In this context, tightly controlled approaches to strategy struggle to keep pace. What begins to matter is not how well something is planned, but how well it can adapt.
This is where the idea of the messy middle becomes essential. The phase where things feel unclear, where progress is uneven, and where outcomes are still forming is not a failure point. It is the environment where innovation is most likely to occur.
When this phase is resisted, systems become brittle. When it is allowed, something different happens. Challenges begin to act as information, unexpected outcomes reveal new directions, and what initially appears as disruption often becomes refinement.
There is also a creative intelligence within this, as when a system is not over-constrained, it allows space for outcomes that could not have been predicted in advance. These moments could produce better results than the original plan. The “happy accident” only exists because there was room for it to emerge.
Strategy, in this sense, shifts from control to stewardship. It becomes less about enforcing a path and more about creating the conditions for the right path to reveal itself over time.
So, how do we evolve?
If the linear model is no longer sufficient, the question becomes what replaces it. Execution, when thought of in terms of capacity, becomes something that builds in layers, rather than something that must be fully defined from the beginning. It allows momentum to develop gradually, without forcing clarity before it is ready.
This is where our Crawl, Walk, Run philosophy sits. It acknowledges that things take time to build, that confidence is developed through experience, and that scale is only sustainable when it is supported by a strong foundation.
If you are interested in how this works in practice, we have broken this down further here.
What matters here is not the structure itself, but the shift in thinking it represents. Execution is no longer about forcing outcomes on a fixed timeline. It is about building systems that can move, respond, and grow without collapsing under pressure.
The importance of self-management.
There is also a deeper layer to this that is often overlooked, and that strategy is not separate from the person executing it. No system will outperform the capacity of the individual or team behind it. This means that self-management is not a secondary consideration. It is a core part of how anything gets built.
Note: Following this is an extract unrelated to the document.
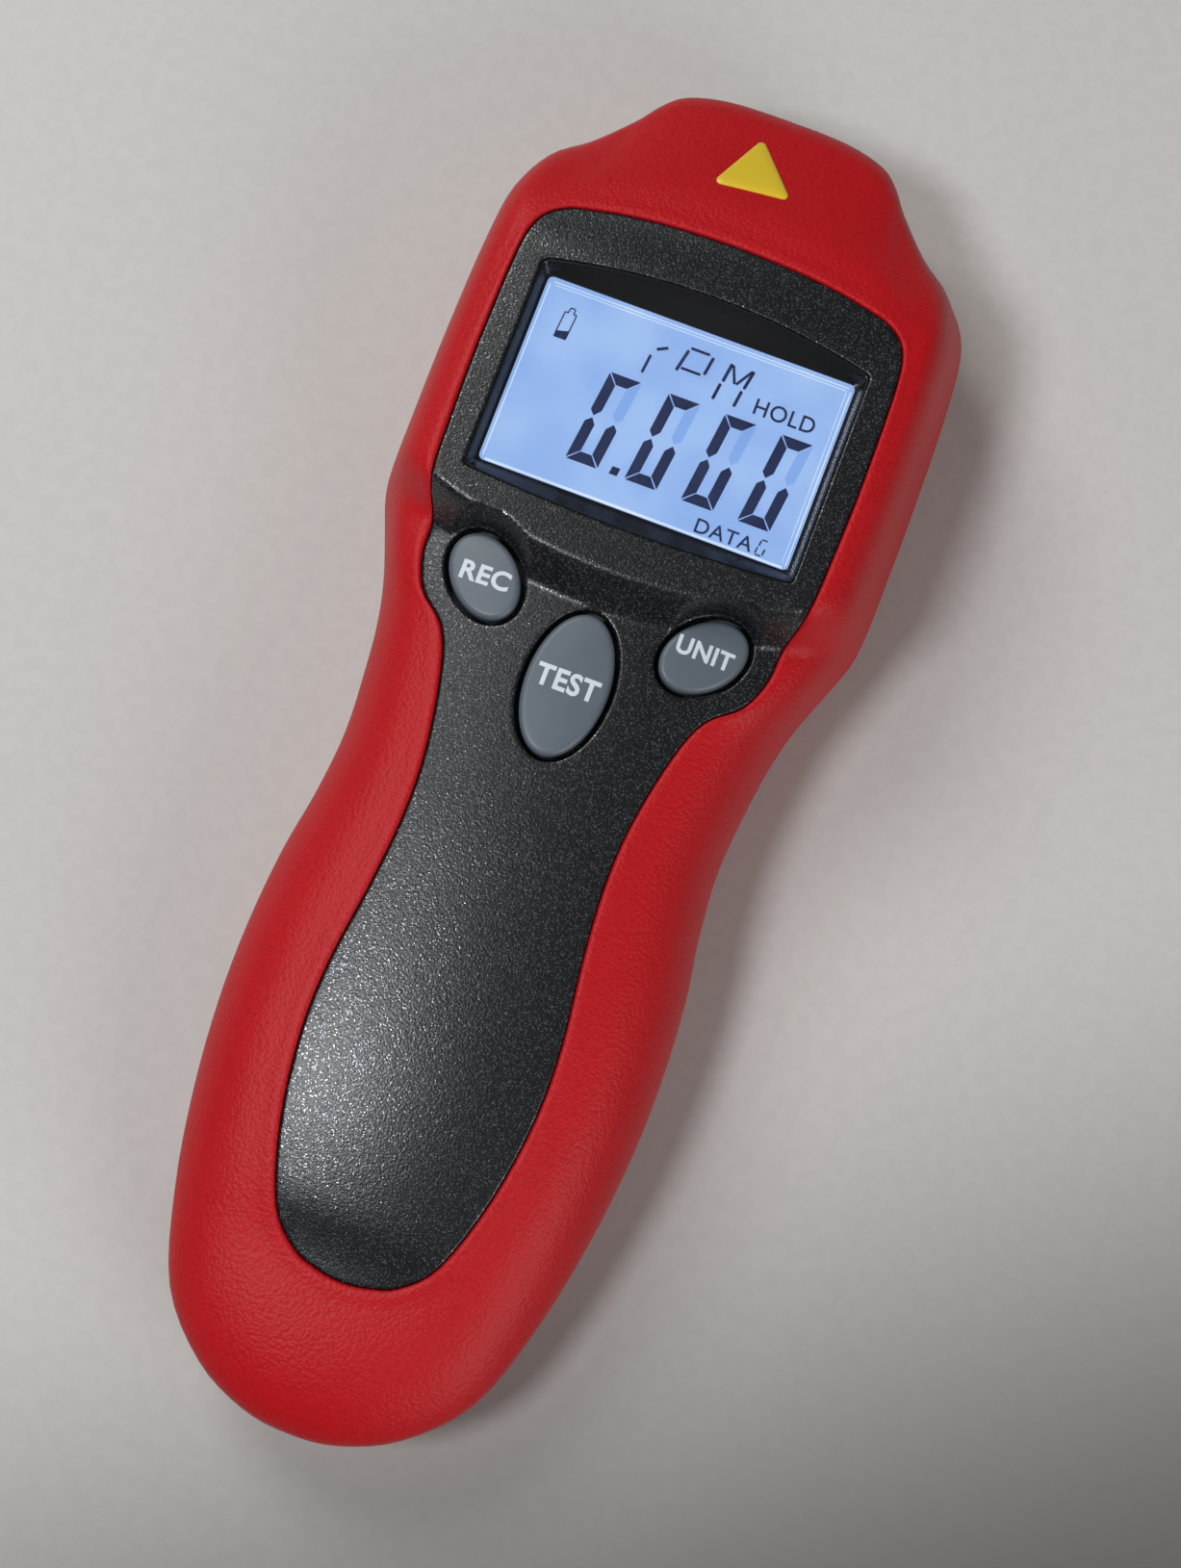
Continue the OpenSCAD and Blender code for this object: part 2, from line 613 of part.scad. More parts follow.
module lcd_frame() {
    inner_w = frame_w - 2 * frame_wall;
    inner_l = frame_l - 2 * frame_wall;
    shelf_t = frame_wall;
    shelf_rim = 3;
    color([0.85, 0.85, 0.83]) {
        difference() {
            block(-frame_w / 2, frame_w / 2, window_y - frame_l / 2, window_y + frame_l / 2,
                board_h, lens_z - lens_t);
            block(-inner_w / 2, inner_w / 2, window_y - inner_l / 2, window_y + inner_l / 2,
                shelf_z, lens_z);
            block(-inner_w / 2, inner_w / 2, window_y - inner_l / 2, window_y + inner_l / 2,
                board_h - over, shelf_z - shelf_t);
            block(-inner_w / 2 + shelf_rim, inner_w / 2 - shelf_rim, window_y - strip_from + shelf_rim,
                window_y + strip_from - shelf_rim, board_h, lens_z);
            for (s = [-1, 1]) translate([0, window_y + s * (strip_from + inner_l / 2) / 2, 0])
                block(-inner_w / 2, inner_w / 2, -(inner_l / 2 - strip_from) / 2, (inner_l / 2 - strip_from) / 2,
                    board_h, lens_z);
        }
    }
}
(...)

Sustained progress requires internal stability. It requires boundaries that protect energy, clarity that directs effort, and rhythms that create consistency. It requires care for the physical and mental state of the individual, because without that, even the most well-structured approach begins to fragment.
At the same time, pressure plays a role. In natural systems, pressure is often what drives evolution. When conditions change, adaptation becomes necessary. New capabilities are developed, existing ones are refined, and entirely new ways of operating begin to emerge.
We are seeing this everywhere. Constraints around time, energy, and resources are forcing new ways of thinking. People are adapting, rethinking assumptions, and building in ways that would not have emerged under more stable conditions.
The ability to work with pressure, rather than resist it, becomes a defining capability. It allows for adaptation without collapse. It also creates space for something else. Often, the moments that feel the most uncertain or uncomfortable are the ones that unlock entirely new directions.
Sometimes, the seed of clarity is found in the very moment things feel most unclear, but it’s about approaching these moments with curiosity instead of havoc.
Nothing meaningful is built instantly.
Progress happens through accumulation. Through small, consistent actions that, over time, create the conditions for larger shifts. When execution is approached in this way, it becomes more stable. It becomes something that can continue even when conditions are not ideal.
There is space for variation in energy, for periods of intensity and periods of rest, and for the natural rhythm that underpins all forms of growth. Not everything needs to happen at once. Not everything needs to be forced. And sometimes the brightest light is found in the darkness.
So, there is a question that sits underneath all of this: Where are you trying to force progress in a way that does not align with how growth actually occurs? Where are you holding onto structure when what is actually required is responsiveness? And where might slowing down, recalibrating, and allowing things to unfold create a more sustainable path forward?
The future is not built through rigid control. It is built through alignment, adaptability, and the willingness to move with what is emerging rather than against it and to follow the path of least resistance.